------ Input material

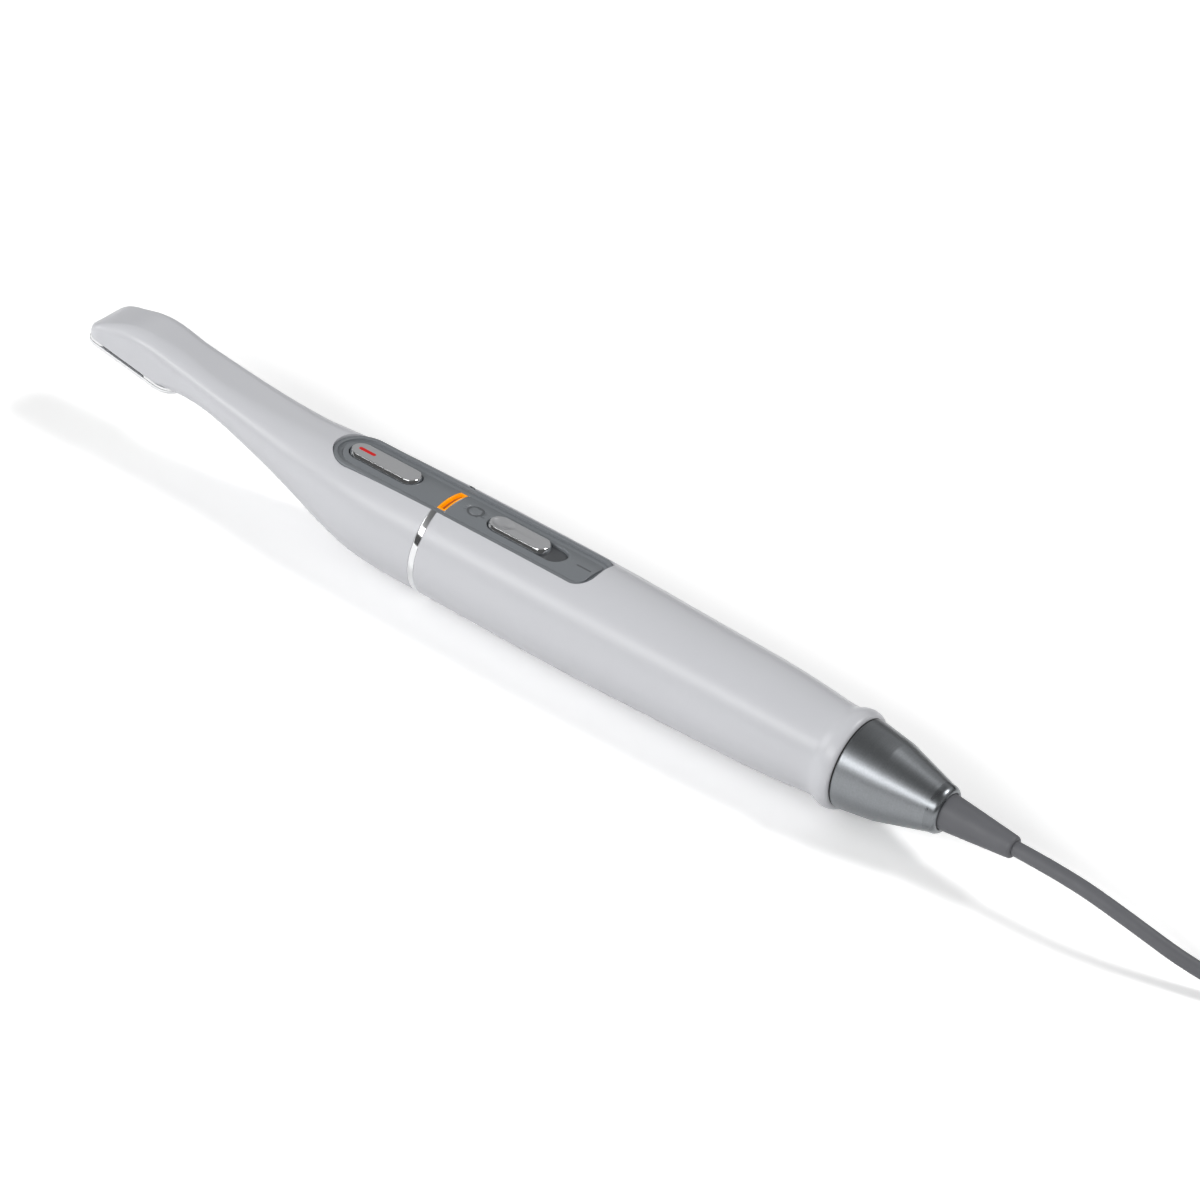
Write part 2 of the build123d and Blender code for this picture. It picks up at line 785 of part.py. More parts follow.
def plug_overmould():
    """Moulded grip of the plug with its tapered boot."""
    boot = loft(
        [
            Plane.YZ * Circle(cord_diameter / 2 + 0.9),
            Plane.YZ.offset(plug_boot_length) * Circle(plug_thickness / 2 - 0.4),
        ]
    )
    grip = Pos(plug_boot_length + plug_length / 2, 0, 0) * Box(plug_length, plug_width, plug_thickness)
    grip = fillet(grip.edges().filter_by(Axis.X), 2.2)
    return plug_axis() * (boot + grip)


def plug_shell():
    """Folded metal shell of the plug with its four latch windows."""
    start = plug_boot_length + plug_length
    shell = Box(shell_length, shell_width, shell_thickness)
    shell -= Pos(shell_wall, 0, 0) * Box(
        shell_length, shell_width - 2 * shell_wall, shell_thickness - 2 * shell_wall
    )
    for side in (-1, 1):
        shell -= Pos(1.5, side * 2.6, 0) * Box(2.4, 2.2, 20)
    return plug_axis() * Pos(start + shell_length / 2, 0, 0) * shell


def plug_tongue():
    """Contact tongue inside the plug's shell."""
    start = plug_boot_length + plug_length + shell_wall
    length = shell_length - shell_wall - 0.6
    height = shell_thickness / 2 - shell_wall - tongue_thickness / 2
    tongue = Box(length, shell_width - 2 * shell_wall, tongue_thickness)
    return plug_axis() * Pos(start + length / 2, 0, height) * tongue


handpiece = [
    front_housing, rear_housing, joint_ring, button_panel, panel_gasket, capture_button,
    capture_mark, switch_plunger, tact_switch, power_slider, slider_lever, slide_switch,
    status_light, status_led, window_bezel, window_glass, led_board, leds, lens_barrel,
    lens_glass, optics_carrier, image_sensor, sensor_board, sensor_flex, main_board,
    board_chips, board_screws, chassis, wire_connector, inner_lead, threaded_collar,
    cord_clamp, cap_seal, end_cap, strain_relief,
]

os.makedirs("parts", exist_ok=True)
solids = {make.__name__: make() for make in handpiece}
span = Compound(children=[Pos(0, 0, 0) * shape for shape in solids.values()]).bounding_box()
place = Pos(-(span.min.X + span.max.X) / 2, 0, -span.min.Z)
solids = {name: place * shape for name, shape in solids.items()}
cord_exit = (place * Pos(relief_end, 0, 0)).position
for make in (cord_run, cord_hank):
    solids[make.__name__] = make(cord_exit)
for make in (cord_tie, plug_overmould, plug_shell, plug_tongue):
    solids[make.__name__] = make()
for name, shape in solids.items():
    export_step(shape, f"parts/{name}.step")
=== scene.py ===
import bmesh
import bpy
import math
import numpy as np
from bpy.props import FloatProperty, PointerProperty, StringProperty
from mathutils import Matrix, Vector
from types import SimpleNamespace


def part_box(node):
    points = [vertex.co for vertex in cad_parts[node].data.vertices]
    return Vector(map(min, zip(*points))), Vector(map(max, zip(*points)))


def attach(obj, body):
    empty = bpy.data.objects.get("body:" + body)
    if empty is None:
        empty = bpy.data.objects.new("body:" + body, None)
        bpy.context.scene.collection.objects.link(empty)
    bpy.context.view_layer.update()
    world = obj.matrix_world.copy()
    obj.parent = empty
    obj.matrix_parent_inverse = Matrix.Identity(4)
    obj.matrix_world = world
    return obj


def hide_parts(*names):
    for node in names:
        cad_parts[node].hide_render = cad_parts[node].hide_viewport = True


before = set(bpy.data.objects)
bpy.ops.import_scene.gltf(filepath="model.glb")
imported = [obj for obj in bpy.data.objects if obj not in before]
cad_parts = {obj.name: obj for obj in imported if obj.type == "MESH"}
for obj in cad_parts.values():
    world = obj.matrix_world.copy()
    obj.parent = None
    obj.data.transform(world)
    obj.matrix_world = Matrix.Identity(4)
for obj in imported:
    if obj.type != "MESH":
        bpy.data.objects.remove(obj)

bl_info = {
    "name": "Intraoral camera",
    "version": (1, 0, 0),
    "blender": (4, 5, 0),
    "location": "View3D > Sidebar > Camera part",
    "description": "Surfaces, cord and studio for an intraoral camera handpiece",
    "category": "Object",
}

MM = 0.001
CREASE_DEGREES = 32

# The joint ring's place, the window seat under the head, and the deck's crowned floor.
RING_FRONT = 84.7
RING_MIDDLE = 85.4
SEAT_HEIGHT = 7.04
SEAT_SLOPE = 0.153
CROWN_RADIUS = 14
CROWN_RISE = 0.1

# The neck's section: station, height of its underside and its corner radii above and below.
NECK = 26.75
NECK_BOTTOM = 3.35
NECK_TOP_CORNER = 4.1
NECK_BOTTOM_CORNER = 3.0

# Places along the deck, measured from the joint ring.
DECK_FRONT = 57.9
DECK_REAR = 120.8
DECK_MIDDLE = ((DECK_FRONT + DECK_REAR) / 2 - RING_MIDDLE, 0)
CAPTURE_AT = (69.2 - RING_MIDDLE, 0)
CIRCLE_AT = 90.8 - RING_MIDDLE
SLIDER_AT = (101.3 - RING_MIDDLE, 0)
TRACK_AT = (103.2 - RING_MIDDLE, 0)
BAR_AT = (116.5 - RING_MIDDLE, 0)
SLIDER_TRAVEL = 3.8
BUTTON_CLEARANCE = 0.24

# The put-away cord: where the hank starts, its folds, its top, the tail over it and its layers.
HANK_START = 174.4
FOLD_RADIUS = 16.5
HANK_TOP = 12.3
TAIL_RISE = 4.1
FIRST_LAYER = 1.6
LAYER_RISE = 3.05

# Stations run from the tip of the head towards the cord and heights are above the
# body axis, both in millimetres. The strain relief's far end is station 218.
relief_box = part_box("strain_relief")
X_ZERO = relief_box[1].x / MM - 218.0
AXIS_HEIGHT = (relief_box[0].z + relief_box[1].z) / 2 / MM


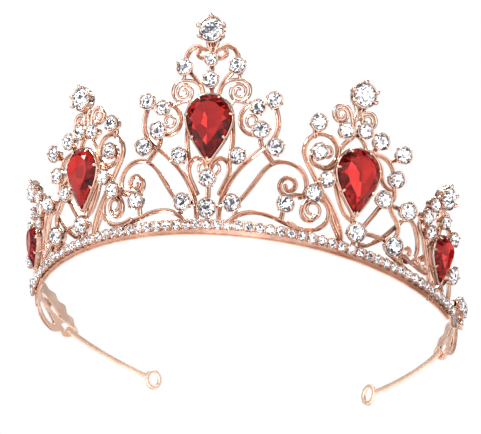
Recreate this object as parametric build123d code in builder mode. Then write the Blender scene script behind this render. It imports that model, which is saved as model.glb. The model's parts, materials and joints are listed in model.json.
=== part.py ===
"""Filigree tiara: a curved band with five leaning scrollwork panels, pear gems and clear stones.

Millimetres. The origin is the front centre of the band's bottom edge, the front faces -Y, +Z is up
and the band lies on the plane Z = 0.
"""

import os
from math import cos, degrees, radians, sin, tan

from build123d import *

# Plan of the band, from the front: arcs as (heading at the arc's end in degrees, radius)
PLAN = ((60.0, 76.0), (112.0, 55.0))
LEAF_START = 66.0
LEAF_END = 110.0

# Band section
BAND_HEIGHT = 3.6
BAND_THICKNESS = 1.2
BAND_LEAN = 28.0

# Lean of the scrollwork: a forward shear plus a small outward flare
FORWARD = 0.55
FLARE = 0.12

# Scrollwork
PLATE = 1.3
WIRE = 1.35
FINE_WIRE = 0.9
FOOT = 2.0

# Headings of the panel axes along the front arc, in degrees
INNER_HEADING = 30.2
OUTER_HEADING = 55.4
LINK_HEADING = 15.0
SIDE_LINK_HEADING = 43.0
LEAF_HEADING = 84.0

# Stones and their cups
BAND_STONE = 2.3
BAND_PITCH = 2.8
BAND_STONE_RISE = 2.1
BAND_STONES_PER_SIDE = 30
TOP_STONE = 6.6
TOP_CLAW = 1.5
TOP_CLAW_RISE = 2.2
TOP_CLAW_TURNS = (90, 18, -28, 162, 208)
BIG_GEM = (12.6, 17.8)
SMALL_GEM = (9.6, 13.8)
CUP_WALL = 0.3
CUP_FLOOR = 0.4
CLAW = 0.75
GEM_RIM = 1.07
GEM_FLOOR = 0.5
GEM_WALL = 1.5
GEM_PRONG = 2.3
GEM_PRONG_CORNERS = (1, 3, 5, 7, 9, 13)
GEM_LEVELS = ((0.5, 0.75), (1.5, 0.985), (1.8, 0.985), (3.6, 0.6))

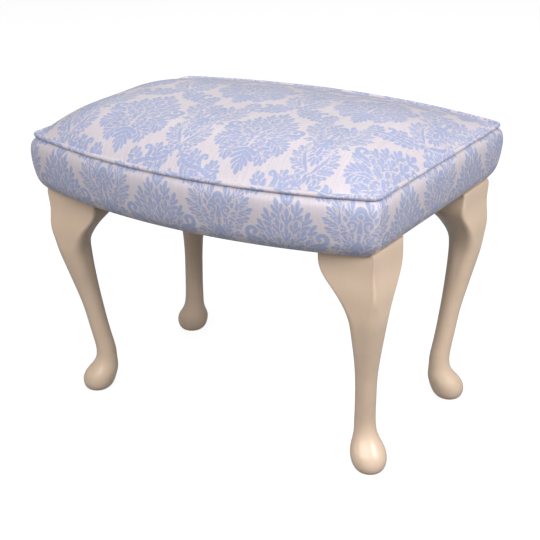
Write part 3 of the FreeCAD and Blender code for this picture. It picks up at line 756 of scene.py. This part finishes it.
def damask_material(cloth):
    """Ivory satin ground with a light blue woven figure."""
    n = Finish(DAMASK)
    satin = n.shared("Satin ribs", n.cloth_place(), Rib_count=840.0, Weft_count=1150.0)
    figure = n.put("ShaderNodeAttribute", {"attribute_name": "figure"}).outputs["Fac"]
    ragged = n.times(n.math("SUBTRACT", satin["Ragged"], 0.5), 0.5)
    inside = n.ramp(n.math("ADD", figure, ragged), 1.0, 0.0, -0.3, 0.3)
    tone = n.mottle(n.object_place(), 9.0, 0.97, 1.03)
    # painted shade: the colour is a little darker in the grooves between the ribs, on top of their bump
    rib_groove_shade = n.ramp(satin["Rib"], 0.93, 1.03)
    fleck = n.ramp(satin["Ragged"], 0.96, 1.04)
    streak = n.spread(satin["Streak"], 0.94, 1.05)
    level = n.times(n.times(tone, rib_groove_shade), n.times(fleck, streak))
    colour = n.blend(inside, opaque(cloth.ground), opaque(cloth.figure))
    return n.surface(Base_Color=n.scaled(colour, level), Roughness=n.ramp(inside, 0.42, 0.54),
                     Sheen_Weight=0.12, Sheen_Roughness=0.4, Specular_IOR_Level=0.38,
                     height=n.times_plus(satin["Height"], 0.4, inside), depth=0.00012)


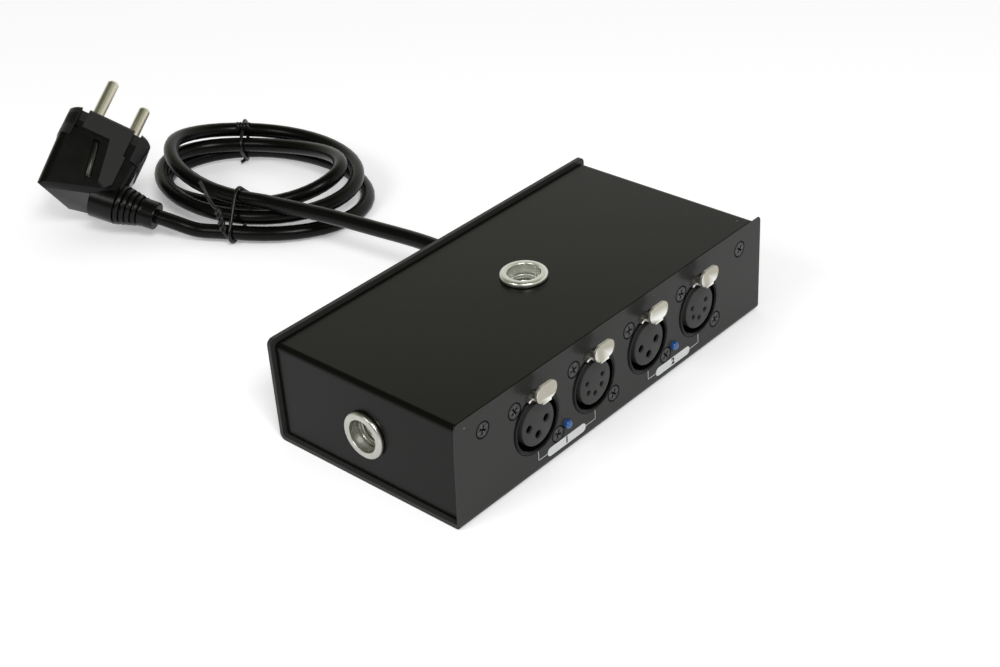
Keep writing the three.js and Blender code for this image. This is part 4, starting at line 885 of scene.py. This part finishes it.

------------

▶ **Task directions**:
Repeat word for word each line from the one with "Write part 3" to the end of the records above, inclusive.

▶ **Task answer**:
Write part 3 of the FreeCAD and Blender code for this picture. It picks up at line 756 of scene.py. This part finishes it.
def damask_material(cloth):
    """Ivory satin ground with a light blue woven figure."""
    n = Finish(DAMASK)
    satin = n.shared("Satin ribs", n.cloth_place(), Rib_count=840.0, Weft_count=1150.0)
    figure = n.put("ShaderNodeAttribute", {"attribute_name": "figure"}).outputs["Fac"]
    ragged = n.times(n.math("SUBTRACT", satin["Ragged"], 0.5), 0.5)
    inside = n.ramp(n.math("ADD", figure, ragged), 1.0, 0.0, -0.3, 0.3)
    tone = n.mottle(n.object_place(), 9.0, 0.97, 1.03)
    # painted shade: the colour is a little darker in the grooves between the ribs, on top of their bump
    rib_groove_shade = n.ramp(satin["Rib"], 0.93, 1.03)
    fleck = n.ramp(satin["Ragged"], 0.96, 1.04)
    streak = n.spread(satin["Streak"], 0.94, 1.05)
    level = n.times(n.times(tone, rib_groove_shade), n.times(fleck, streak))
    colour = n.blend(inside, opaque(cloth.ground), opaque(cloth.figure))
    return n.surface(Base_Color=n.scaled(colour, level), Roughness=n.ramp(inside, 0.42, 0.54),
                     Sheen_Weight=0.12, Sheen_Roughness=0.4, Specular_IOR_Level=0.38,
                     height=n.times_plus(satin["Height"], 0.4, inside), depth=0.00012)


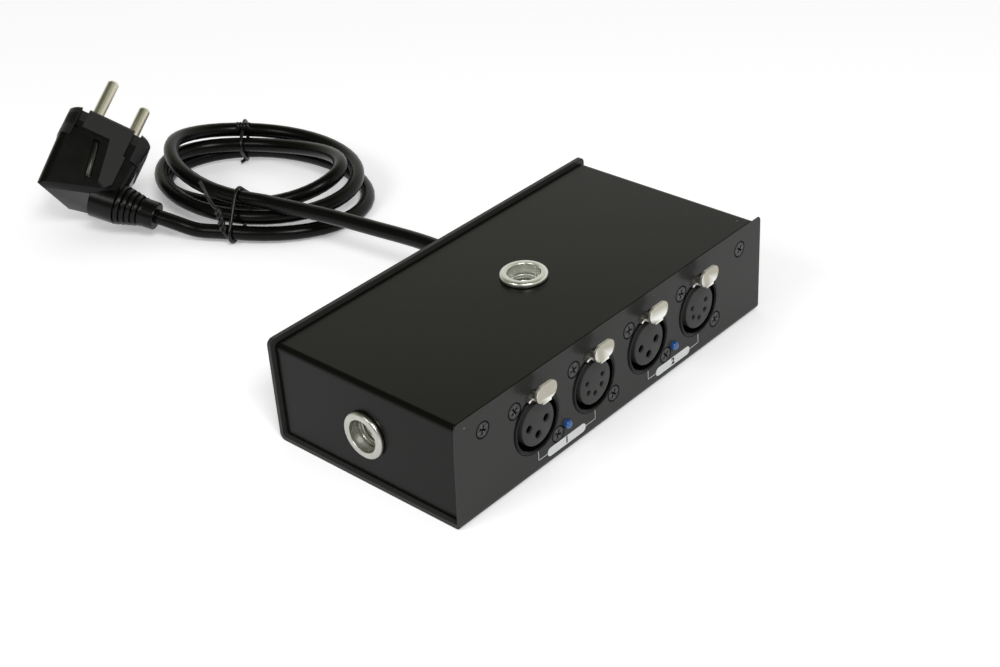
Keep writing the three.js and Blender code for this image. This is part 4, starting at line 885 of scene.py. This part finishes it.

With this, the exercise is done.